* _DATA SHOWN_
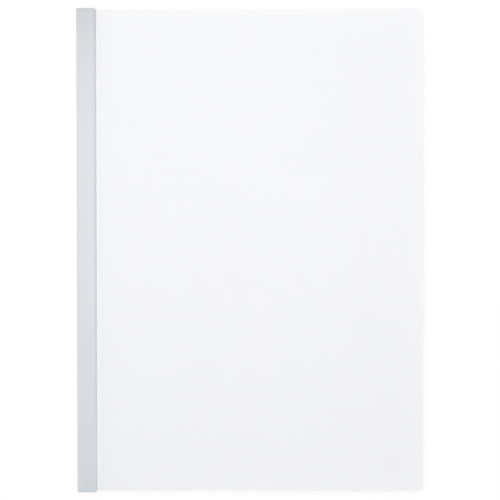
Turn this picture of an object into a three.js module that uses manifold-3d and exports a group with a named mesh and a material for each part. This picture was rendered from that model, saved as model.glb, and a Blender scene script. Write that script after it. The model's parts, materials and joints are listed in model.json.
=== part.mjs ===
// A4 clip folder, closed and empty, lying on its back cover.
// One sheet of milky polypropylene is folded at the spine, and an extruded plastic slide bar,
// pushed on from the end, pinches the two layers beside the fold between its toothed lips.
// Millimetres. +X runs from the bar to the free edges, +Y along the bar, +Z up from the table.
// The origin is the middle of the footprint, on the table.
//
// Sections are drawn as (x, z), with x = 0 at the back of the bar and z = 0 on the table,
// and run along Y. Everything is moved to the origin at the end.

import * as THREE from "three";
import { mergeVertices } from "three/addons/utils/BufferGeometryUtils.js";
import Module from "manifold-3d";

// Cover sheet
const coverHeight = 308.5; // along the bar
const leafWidth = 219.5; // from the fold to the free edge
const sheetThickness = 0.3;
const freeCornerRadius = 3.5;
const layerGap = 0.1; // between the two layers, where the bar holds them

// Slide bar
const barWidth = 12.5; // from its back to its mouth
const barThickness = 6;
const barOverhang = 0.75; // past each end of the cover
const backWall = 1.4;
const sideWall = 1.1;
const backCornerRadius = 1.2;
const noseRadius = 2; // rounds each lip down to the mouth
const mouthRadius = 0.5; // lead-in at the edge of each lip
const lipDepth = 3.4; // how far the lips reach in from the mouth
const cavityFillet = 0.6;
const jawClearance = 0.1; // between a lip and the sheet

// Teeth along the lips
const toothCount = 3;
const toothPitch = 0.8;
const toothDepth = 0.3;

// Slanted ends of the lips, which lead the bar on over the sheet
const endLeadIn = 0.7; // across the bar
const endLeadInLength = 2; // along the bar
const endCornerRadius = 0.3; // at the back of the bar

// Fold inside the bar
const foldRadius = 1.2; // outside of the loop that the fold makes
const foldClearance = 0.5; // between the loop and the back wall

// Leaves outside the bar
const creaseDistance = 3; // from the mouth to the scored crease of the front cover
const creaseGap = 0.3; // open width of the crease, between its two edges
const sinkLength = 115; // over which a leaf comes down from the mouth to the table
const freeEdgeLift = 3.2; // how far the front cover springs open at its free edge

// Smoothness
const arcSteps = 8; // per quarter turn or so
const sinkSteps = 24;

// Sizes that follow
const midPlane = barThickness / 2;
const barLength = coverHeight + 2 * barOverhang;
const jawHalfGap = sheetThickness + layerGap / 2 + jawClearance;
const cavityHalfHeight = midPlane - sideWall;
const foldBack = backWall + foldClearance;
const freeEdge = foldBack + leafWidth;
const crease = barWidth + creaseDistance;
const layerOffset = (layerGap + sheetThickness) / 2; // from the mid-plane to a layer's middle
const sinkHeight = midPlane - layerOffset - sheetThickness / 2; // from the gripped layer to the table

const wasm = await Module();
wasm.setup();

// A closed mesh as a solid that can be cut.
function toSolid(geometry) {
  const bare = geometry.clone();
  bare.deleteAttribute("normal");
  bare.deleteAttribute("uv");
  const merged = mergeVertices(bare, 1e-4);
  return new wasm.Manifold(
    new wasm.Mesh({
      numProp: 3,
      vertProperties: merged.getAttribute("position").array,
      triVerts: new Uint32Array(merged.index.array),
    }),
  );
}

function toGeometry(solid) {
  const mesh = solid.getMesh();
  const geometry = new THREE.BufferGeometry();
  geometry.setAttribute("position", new THREE.BufferAttribute(mesh.vertProperties, 3));
  geometry.setIndex(new THREE.BufferAttribute(mesh.triVerts, 1));
  const faceted = geometry.toNonIndexed();
  faceted.computeVertexNormals();
  return faceted;
}

// A section in (x, z), run along Y and centred on it.
function alongBar(points, length) {
  const geometry = new THREE.ExtrudeGeometry(new THREE.Shape(points), {
    depth: length,
    bevelEnabled: false,
  });
  geometry.rotateX(Math.PI / 2);
  geometry.translate(0, length / 2, 0);
  return geometry;
}

// An outline in (x, y), stood up as a prism that reaches past everything above and below.
function planPrism(shape) {
  const reach = barThickness + freeEdgeLift; // up and down from the mid-plane
  const geometry = new THREE.ExtrudeGeometry(shape, {
    depth: 2 * reach,
    bevelEnabled: false,
    curveSegments: arcSteps,
  });
  geometry.translate(0, 0, midPlane - reach);
  return geometry;
}

function cutToPlan(sectionSolid, planShape) {
  return toGeometry(toSolid(sectionSolid).intersect(toSolid(planPrism(planShape))));
}

// Slide bar

// One half of the bar's section, below the mid-plane, from the middle of its back round the
// outside, in at the mouth, over the teeth, round the cavity and back to the middle of the
// back wall. z is measured from the mid-plane.
function halfBarSection() {
  const half = barThickness / 2;
  const nose = Math.min(noseRadius, half - jawHalfGap - mouthRadius);
  const backCorner = Math.min(backCornerRadius, half);
  const lipBack = barWidth - lipDepth;
  const slope = cavityHalfHeight - jawHalfGap; // the back of a lip falls as far as it runs back
  const path = new THREE.Path();

  path.moveTo(0, 0);
  path.lineTo(0, -half + backCorner);
  path.absarc(backCorner, -half + backCorner, backCorner, Math.PI, 1.5 * Math.PI);
  path.absarc(barWidth - nose, -half + nose, nose, -Math.PI / 2, 0);
  path.absarc(
    barWidth - mouthRadius,
    -jawHalfGap - mouthRadius,
    mouthRadius,
    0,
    Math.PI / 2,
  );

  const firstTooth = barWidth - mouthRadius;
  for (let i = 0; i < toothCount; i++) {
    const tip = firstTooth - i * toothPitch;
    path.lineTo(tip - toothPitch / 4, -jawHalfGap);
    path.lineTo(tip - toothPitch / 2, -jawHalfGap - toothDepth);
    path.lineTo(tip - toothPitch, -jawHalfGap);
  }

  path.lineTo(lipBack, -jawHalfGap);
  path.quadraticCurveTo(
    lipBack - slope / 2,
    -jawHalfGap - slope / 4,
    lipBack - slope / 2,
    -jawHalfGap - slope / 2,
  );
  path.quadraticCurveTo(
    lipBack - slope / 2,
    -cavityHalfHeight,
    lipBack - slope,
    -cavityHalfHeight,
  );
  path.absarc(
    backWall + cavityFillet,
    -cavityHalfHeight + cavityFillet,
    cavityFillet,
    -Math.PI / 2,
    -Math.PI,
    true,
  );
  path.lineTo(backWall, 0);
  return path.getPoints(arcSteps / 2);
}

function barSection() {
  const lower = halfBarSection();
  const upper = lower
    .slice(1, -1)
    .reverse()
    .map((p) => new THREE.Vector2(p.x, -p.y));
  return [...lower, ...upper].map((p) => new THREE.Vector2(p.x, midPlane + p.y));
}

// The bar seen from above: its mouth side slants away at both ends.
function barPlan() {
  const end = barLength / 2;
  const r = endCornerRadius;
  const shape = new THREE.Shape();
  shape.moveTo(0, -end + r);
  shape.absarc(r, -end + r, r, Math.PI, 1.5 * Math.PI);
  shape.absellipse(
    barWidth - endLeadIn,
    -end + endLeadInLength,
    endLeadIn,
    endLeadInLength,
    -Math.PI / 2,
    0,
  );
  shape.absellipse(
    barWidth - endLeadIn,
    end - endLeadInLength,
    endLeadIn,
    endLeadInLength,
    0,
    Math.PI / 2,
  );
  shape.absarc(r, end - r, r, Math.PI / 2, Math.PI);
  return shape;
}

// Cover

// How far a leaf has come down at a distance x from the back of the bar: level at the mouth,
// and laid down on the table without a kink, as a heavy springy strip does.
function sink(x) {
  const share = THREE.MathUtils.clamp((x - barWidth) / sinkLength, 0, 1);
  return sinkHeight * (6 * share ** 2 - 8 * share ** 3 + 3 * share ** 4);
}

// How far the front cover springs open: it leaves the crease at a slant, and its weight
// bends it level again towards the free edge.
function lift(x) {
  const share = (x - crease) / (freeEdge - crease);
  return freeEdgeLift * (1 - (1 - share) ** 2);
}

const backLeafMiddle = (x) => midPlane - layerOffset - sink(x);
const stripMiddle = (x) => midPlane + layerOffset - sink(x);
const frontLeafMiddle = (x) => stripMiddle(x) + lift(x);

// Points of a height function at even steps from one x to another.
function sampled(heightAt, from, to, steps) {
  const points = [];
  for (let i = 0; i <= steps; i++) {
    const x = THREE.MathUtils.lerp(from, to, i / steps);
    points.push(new THREE.Vector2(x, heightAt(x)));
  }
  return points;
}

// The outline of a sheet of the cover's thickness whose middle follows the points.
function sheetAlong(points) {
  const side = [[], []];
  points.forEach((p, i) => {
    const before = points[Math.max(i - 1, 0)];
    const after = points[Math.min(i + 1, points.length - 1)];
    const into = p.clone().sub(before).normalize();
    const out = after.clone().sub(p).normalize();
    const along = into.clone().add(out).normalize();
    const normal = new THREE.Vector2(-along.y, along.x);
    const straightness = i > 0 && i < points.length - 1 ? along.dot(out) : 1;
    const offset = normal.multiplyScalar(sheetThickness / 2 / straightness);
    side[0].push(p.clone().add(offset));
    side[1].push(p.clone().sub(offset));
  });
  return [...side[0], ...side[1].reverse()];
}

// The fold inside the bar, from the lower layer round to the upper one: a loop that closes to
// the two parallel layers like the neck of a drop. The round's tangent meets a layer's line at
// the neck, and the neck's curve takes equal lengths of both.
function foldLoop() {
  const radius = foldRadius - sheetThickness / 2;
  const centre = foldBack + foldRadius;
  const leave = Math.PI / 3; // where the neck leaves the round, from the mouth's direction
  const edgeX = centre + radius * Math.cos(leave);
  const edgeZ = radius * Math.sin(leave);
  const tangent = (edgeZ - layerOffset) / Math.cos(leave);
  const neck = edgeX + tangent * Math.sin(leave);
  const path = new THREE.Path();
  path.moveTo(neck + tangent, -layerOffset);
  path.quadraticCurveTo(neck, -layerOffset, edgeX, -edgeZ);
  path.absarc(centre, 0, radius, -leave, leave - 2 * Math.PI, true);
  path.quadraticCurveTo(neck, layerOffset, neck + tangent, layerOffset);
  return path.getPoints(arcSteps).map((p) => new THREE.Vector2(p.x, midPlane + p.y));
}

// The back leaf, the fold and the front strip up to the crease, in one piece.
function backCoverSection() {
  const touchDown = barWidth + sinkLength;
  const leafEdge = new THREE.Vector2(freeEdge, backLeafMiddle(freeEdge));
  return sheetAlong([
    leafEdge,
    ...sampled(backLeafMiddle, touchDown, barWidth, sinkSteps),
    ...foldLoop(),
    ...sampled(stripMiddle, barWidth, crease - creaseGap / 2, 2),
  ]);
}

// The front leaf, from its side of the crease to its free edge.
function frontCoverSection() {
  return sheetAlong(
    sampled(frontLeafMiddle, crease + creaseGap / 2, freeEdge, 2 * sinkSteps),
  );
}

// A leaf seen from above: square at the spine, rounded at its two free corners.
function leafPlan() {
  const end = coverHeight / 2;
  const r = freeCornerRadius;
  const shape = new THREE.Shape();
  shape.moveTo(0, -end);
  shape.lineTo(freeEdge - r, -end);
  shape.absarc(freeEdge - r, -end + r, r, -Math.PI / 2, 0);
  shape.absarc(freeEdge - r, end - r, r, 0, Math.PI / 2);
  shape.lineTo(0, end);
  return shape;
}

// Materials: a satin grey-blue bar and a milky, nearly white sheet

const barPlastic = new THREE.MeshStandardMaterial({
  color: 0xd3dae1,
  roughness: 0.42,
  metalness: 0,
});

const coverPlastic = new THREE.MeshStandardMaterial({
  color: 0xf4f6f7,
  roughness: 0.5,
  metalness: 0,
});

// Assembly

function piece(name, geometry, material) {
  const mesh = new THREE.Mesh(geometry, material);
  mesh.name = name;
  mesh.position.x = -freeEdge / 2;
  return mesh;
}

const bar = cutToPlan(alongBar(barSection(), barLength), barPlan());
const backCover = cutToPlan(alongBar(backCoverSection(), coverHeight), leafPlan());
const frontCover = cutToPlan(alongBar(frontCoverSection(), coverHeight), leafPlan());

const folder = new THREE.Group();
folder.add(
  piece("slide_bar", bar, barPlastic),
  piece("back_cover", backCover, coverPlastic),
  piece("front_cover", frontCover, coverPlastic),
);

export default folder;
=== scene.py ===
import json
import math

import bpy
import numpy as np
from mathutils import Matrix, Vector


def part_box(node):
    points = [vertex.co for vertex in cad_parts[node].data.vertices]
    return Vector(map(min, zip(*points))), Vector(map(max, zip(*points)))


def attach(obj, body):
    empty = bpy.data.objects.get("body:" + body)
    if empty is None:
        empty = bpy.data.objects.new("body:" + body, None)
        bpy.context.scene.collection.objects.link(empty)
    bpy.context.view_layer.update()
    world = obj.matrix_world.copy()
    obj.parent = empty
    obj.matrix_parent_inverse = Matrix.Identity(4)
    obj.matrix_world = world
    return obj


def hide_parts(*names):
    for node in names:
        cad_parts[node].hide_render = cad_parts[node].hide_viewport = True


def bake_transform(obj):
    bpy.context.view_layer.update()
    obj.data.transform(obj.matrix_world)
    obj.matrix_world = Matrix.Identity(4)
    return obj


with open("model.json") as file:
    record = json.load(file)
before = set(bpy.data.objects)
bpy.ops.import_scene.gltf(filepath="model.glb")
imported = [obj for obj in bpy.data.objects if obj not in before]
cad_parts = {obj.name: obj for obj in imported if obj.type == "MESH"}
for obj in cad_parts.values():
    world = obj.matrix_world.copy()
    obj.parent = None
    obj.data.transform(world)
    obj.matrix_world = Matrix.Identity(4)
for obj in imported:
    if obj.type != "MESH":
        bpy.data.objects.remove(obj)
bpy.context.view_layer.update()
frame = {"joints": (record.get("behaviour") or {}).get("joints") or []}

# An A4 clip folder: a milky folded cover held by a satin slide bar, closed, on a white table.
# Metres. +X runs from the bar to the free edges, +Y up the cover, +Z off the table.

mm = 0.001
samePlace = 1e-7  # points nearer than this are one point
scene = bpy.context.scene

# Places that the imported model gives
barLow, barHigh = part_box("slide_bar")
backLow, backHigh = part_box("back_cover")
hinge = next(j for j in frame["joints"] if j["name"] == "front_cover_hinge")
barBack = barLow.x
mouth = barHigh.x
barHalfLength = barHigh.y
midPlane = (barLow.z + barHigh.z) / 2
freeEdge = backHigh.x - 0.01 * mm
coverHalfHeight = backHigh.y
creaseX = hinge["pos_m"][0]
print("frame loaded: bar", round((mouth - barBack) / mm, 2), "mm wide")


# Curves and meshes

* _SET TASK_
Taking the lines above, repeat exactly those from the line that contains "nearly white sheet" through the line that contains "for node in", and both of those lines as well. Include nothing else.

* _SOLUTION_
// Materials: a satin grey-blue bar and a milky, nearly white sheet

const barPlastic = new THREE.MeshStandardMaterial({
  color: 0xd3dae1,
  roughness: 0.42,
  metalness: 0,
});

const coverPlastic = new THREE.MeshStandardMaterial({
  color: 0xf4f6f7,
  roughness: 0.5,
  metalness: 0,
});

// Assembly

function piece(name, geometry, material) {
  const mesh = new THREE.Mesh(geometry, material);
  mesh.name = name;
  mesh.position.x = -freeEdge / 2;
  return mesh;
}

const bar = cutToPlan(alongBar(barSection(), barLength), barPlan());
const backCover = cutToPlan(alongBar(backCoverSection(), coverHeight), leafPlan());
const frontCover = cutToPlan(alongBar(frontCoverSection(), coverHeight), leafPlan());

const folder = new THREE.Group();
folder.add(
  piece("slide_bar", bar, barPlastic),
  piece("back_cover", backCover, coverPlastic),
  piece("front_cover", frontCover, coverPlastic),
);

export default folder;
=== scene.py ===
import json
import math

import bpy
import numpy as np
from mathutils import Matrix, Vector


def part_box(node):
    points = [vertex.co for vertex in cad_parts[node].data.vertices]
    return Vector(map(min, zip(*points))), Vector(map(max, zip(*points)))


def attach(obj, body):
    empty = bpy.data.objects.get("body:" + body)
    if empty is None:
        empty = bpy.data.objects.new("body:" + body, None)
        bpy.context.scene.collection.objects.link(empty)
    bpy.context.view_layer.update()
    world = obj.matrix_world.copy()
    obj.parent = empty
    obj.matrix_parent_inverse = Matrix.Identity(4)
    obj.matrix_world = world
    return obj


def hide_parts(*names):
    for node in names:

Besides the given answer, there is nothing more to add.